> [EXERCISE REQUIREMENTS]:
Determine the number of lines in the data that include the word "Keep", and write only that number.

> [ITEMS]:
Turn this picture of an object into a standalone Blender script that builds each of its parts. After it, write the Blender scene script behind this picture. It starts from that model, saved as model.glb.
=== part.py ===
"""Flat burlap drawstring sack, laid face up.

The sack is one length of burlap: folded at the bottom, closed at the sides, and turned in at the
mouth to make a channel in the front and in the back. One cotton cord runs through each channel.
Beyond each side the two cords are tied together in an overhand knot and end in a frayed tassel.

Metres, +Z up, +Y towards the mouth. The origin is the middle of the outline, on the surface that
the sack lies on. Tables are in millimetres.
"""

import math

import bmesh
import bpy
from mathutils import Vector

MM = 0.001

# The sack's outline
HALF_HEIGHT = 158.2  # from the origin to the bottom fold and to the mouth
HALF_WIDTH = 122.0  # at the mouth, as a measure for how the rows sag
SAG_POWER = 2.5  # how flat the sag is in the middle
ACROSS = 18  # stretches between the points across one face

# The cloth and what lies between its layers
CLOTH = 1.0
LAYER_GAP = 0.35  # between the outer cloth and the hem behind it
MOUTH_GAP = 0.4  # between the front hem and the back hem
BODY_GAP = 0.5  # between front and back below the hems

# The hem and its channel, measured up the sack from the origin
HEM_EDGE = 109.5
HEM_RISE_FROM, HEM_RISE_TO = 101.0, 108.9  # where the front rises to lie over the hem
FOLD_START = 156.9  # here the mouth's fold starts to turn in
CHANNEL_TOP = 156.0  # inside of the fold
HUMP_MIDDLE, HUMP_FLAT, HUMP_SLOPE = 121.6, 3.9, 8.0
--
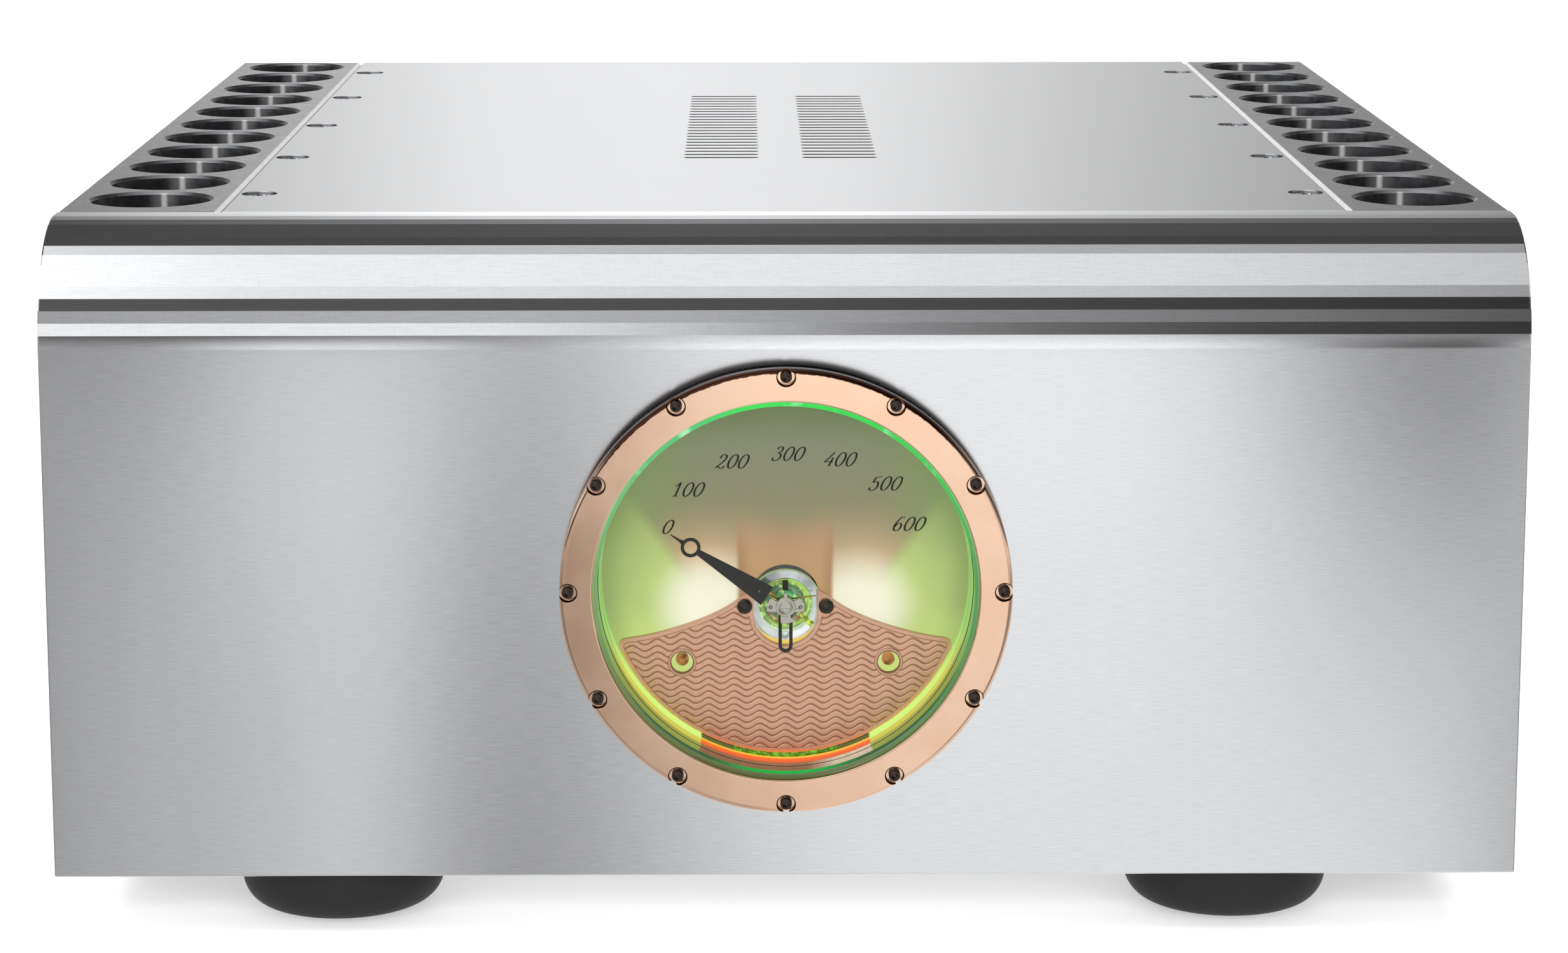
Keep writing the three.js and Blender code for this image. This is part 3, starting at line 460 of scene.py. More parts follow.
--
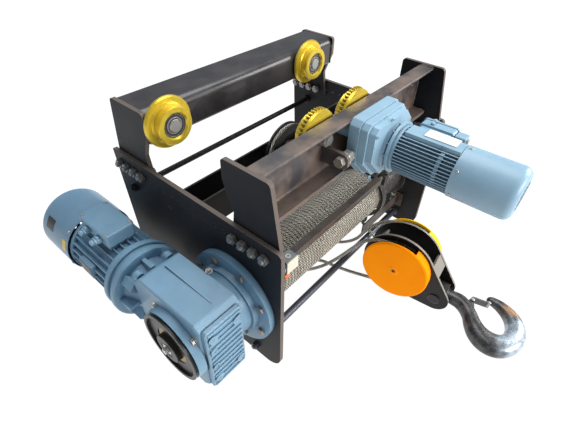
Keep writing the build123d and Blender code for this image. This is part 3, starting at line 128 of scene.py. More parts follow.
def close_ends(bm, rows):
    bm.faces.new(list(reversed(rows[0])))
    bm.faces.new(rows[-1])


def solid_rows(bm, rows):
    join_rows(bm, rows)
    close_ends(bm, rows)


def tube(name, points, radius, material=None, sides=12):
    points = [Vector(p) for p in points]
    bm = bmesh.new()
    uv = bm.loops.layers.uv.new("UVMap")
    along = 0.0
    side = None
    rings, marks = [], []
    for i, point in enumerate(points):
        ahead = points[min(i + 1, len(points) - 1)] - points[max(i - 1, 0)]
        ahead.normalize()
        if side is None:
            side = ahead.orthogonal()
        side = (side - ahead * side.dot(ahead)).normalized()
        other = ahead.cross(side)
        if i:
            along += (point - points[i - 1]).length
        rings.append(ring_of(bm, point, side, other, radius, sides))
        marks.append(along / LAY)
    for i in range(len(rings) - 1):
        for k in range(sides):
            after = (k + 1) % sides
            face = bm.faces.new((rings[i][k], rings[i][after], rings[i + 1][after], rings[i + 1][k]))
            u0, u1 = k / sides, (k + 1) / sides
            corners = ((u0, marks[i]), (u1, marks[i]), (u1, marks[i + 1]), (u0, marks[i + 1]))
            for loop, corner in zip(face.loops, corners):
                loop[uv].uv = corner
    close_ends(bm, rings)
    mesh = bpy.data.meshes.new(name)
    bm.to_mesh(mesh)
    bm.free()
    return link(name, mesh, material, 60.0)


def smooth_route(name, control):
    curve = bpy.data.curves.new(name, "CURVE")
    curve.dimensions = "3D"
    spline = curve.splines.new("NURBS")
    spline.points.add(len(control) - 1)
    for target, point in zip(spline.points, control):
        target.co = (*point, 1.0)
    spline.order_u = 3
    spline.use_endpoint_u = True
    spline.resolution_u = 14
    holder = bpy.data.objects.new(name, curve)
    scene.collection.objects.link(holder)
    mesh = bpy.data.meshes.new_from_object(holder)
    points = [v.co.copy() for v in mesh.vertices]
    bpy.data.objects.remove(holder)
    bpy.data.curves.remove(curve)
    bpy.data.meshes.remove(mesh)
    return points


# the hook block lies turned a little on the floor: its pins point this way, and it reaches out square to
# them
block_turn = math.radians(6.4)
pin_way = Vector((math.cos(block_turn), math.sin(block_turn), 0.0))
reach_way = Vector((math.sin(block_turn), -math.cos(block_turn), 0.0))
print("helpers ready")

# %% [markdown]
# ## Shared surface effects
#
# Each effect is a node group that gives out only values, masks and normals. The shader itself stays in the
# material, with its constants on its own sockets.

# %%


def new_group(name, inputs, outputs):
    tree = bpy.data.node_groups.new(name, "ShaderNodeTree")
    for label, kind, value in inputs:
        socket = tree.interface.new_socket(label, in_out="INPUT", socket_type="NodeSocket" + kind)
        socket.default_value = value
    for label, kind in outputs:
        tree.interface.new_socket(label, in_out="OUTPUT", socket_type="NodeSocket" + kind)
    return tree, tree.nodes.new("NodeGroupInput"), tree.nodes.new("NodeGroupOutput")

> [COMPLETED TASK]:
2